Cette dernière prévoit la réparation, même en l'absence de faute de l'État, des préjudices patrimoniaux et extrapatrimoniaux certains, nés de l'accident ou de la maladie reconnue imputables au service et non réparés par la PMI (souffrances physiques et psychiques endurées, préjudice esthétique, préjudice d'agrément, etc.). Cette indemnité ne peut être versée qu'après consolidation de la blessure et expertise médicale. Elle est instruite pour le ministère des Armées par la Direction des affaires juridiques et le service du commissariat des armées.
Depuis la mise en oeuvre du plan blessé, cette dernière fait l'objet d'une demande unique commune avec la PMI. Cette demande unique doit être saluée à deux égards. Premièrement, elle allège la charge administrative pesant sur le blessé. Deuxièmement elle limite le non-recours à cette indemnité, certains militaires blessés pouvant ne pas connaitre l'existence de cette indemnité complémentaire ou la confondre avec la PMI.
b) Les majorations de retraite et de PMI pour les plus grands blessés
En cas de blessure particulièrement grave, le blessé pourra bénéficier de majorations prévues par le code des pensions militaires d'invalidité et des victimes de guerre (CPMIVG).
Ainsi, la pension de retraite attribuée aux militaires mis à la retraite pour infirmité d'un taux au moins égal à 60 % les rendant définitivement incapables d'accomplir leur service ne peut être inférieure à 50 % des émoluments de base et à 80 % pour un blessé de guerre.
Les grands invalides40(*) et les grands mutilés41(*) bénéficient d'allocations spéciales venant majorer leurs PMI, en fonction de la gravité des blessures concernées. Les critères d'attributions et montants de ces allocations spéciales sont définis aux articles R. 131-1 et suivant du code.
Ces dernières peuvent concerner des montants significatifs dans les cas les plus graves. À titre d'exemple, la paraplégie entraine une majoration de 1 464 points de PMI pour les invalides bénéficiaires de la majoration pour tierce personne.
Une majoration pour tierce personne, visant à indemniser la dépendance des blessés, et une majoration pour enfants existent également.
* 40 Définis à l'article L. 131-1 du CPMIVG comme les invalides titulaires d'une pension d'invalidité égale ou supérieure à 85 %, les invalides bénéficiant de la majoration pour tierce personne, amputés d'un membre ou pensionnés pour des affections nommément désignées ou pour des affections atteignant un taux minimal.

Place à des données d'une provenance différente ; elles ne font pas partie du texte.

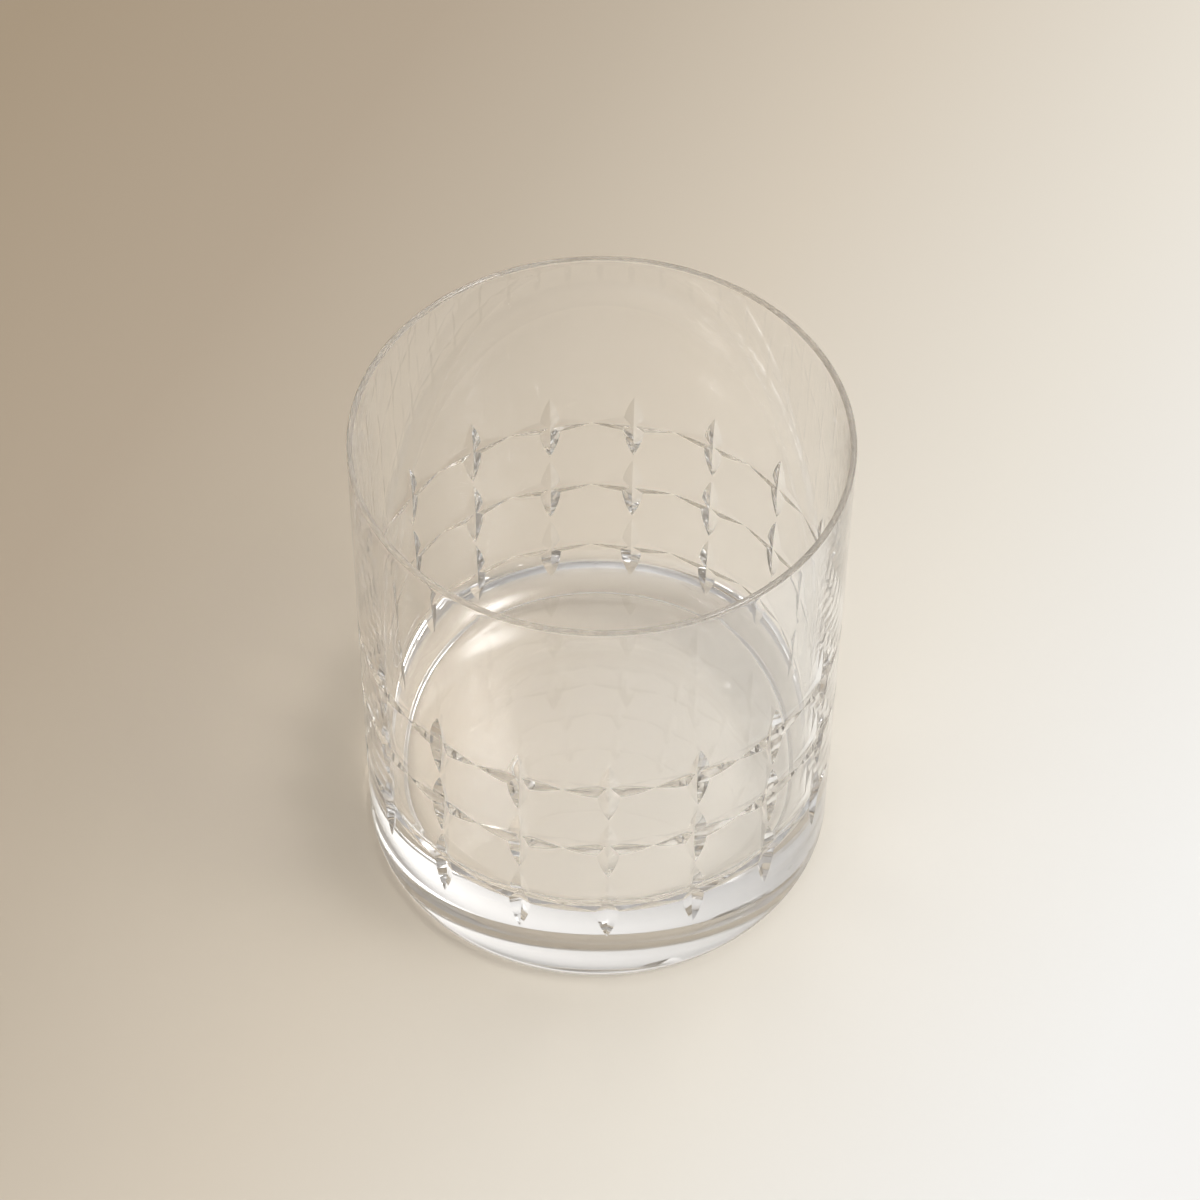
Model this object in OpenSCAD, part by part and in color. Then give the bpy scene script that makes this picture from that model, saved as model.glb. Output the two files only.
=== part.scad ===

* 41 Définis à l'article L. 132-1 du CPMIVG les pensionnés titulaires de la carte du combattant qui, par suite de blessures de guerre ou de blessures en service commandé, y compris à l'occasion de leur participation à des opérations extérieures, sont amputés, aveugles, paraplégiques, blessés crâniens avec épilepsie, équivalents épileptiques ou manifestations post commotionnelles cérébrales graves ainsi que ceux qui, par blessures de guerre ou blessures en service commandé, sont atteints d'une infirmité entraînant à elle seule un pourcentage d'invalidité d'au moins 85 % ou bien d'infirmités multiples atteignant au moins 85 à 100 %(selon le nombre d'infirmité) si l'une de ces infirmités détermine à elle seule un pourcentage d'invalidité d'au moins 60 %.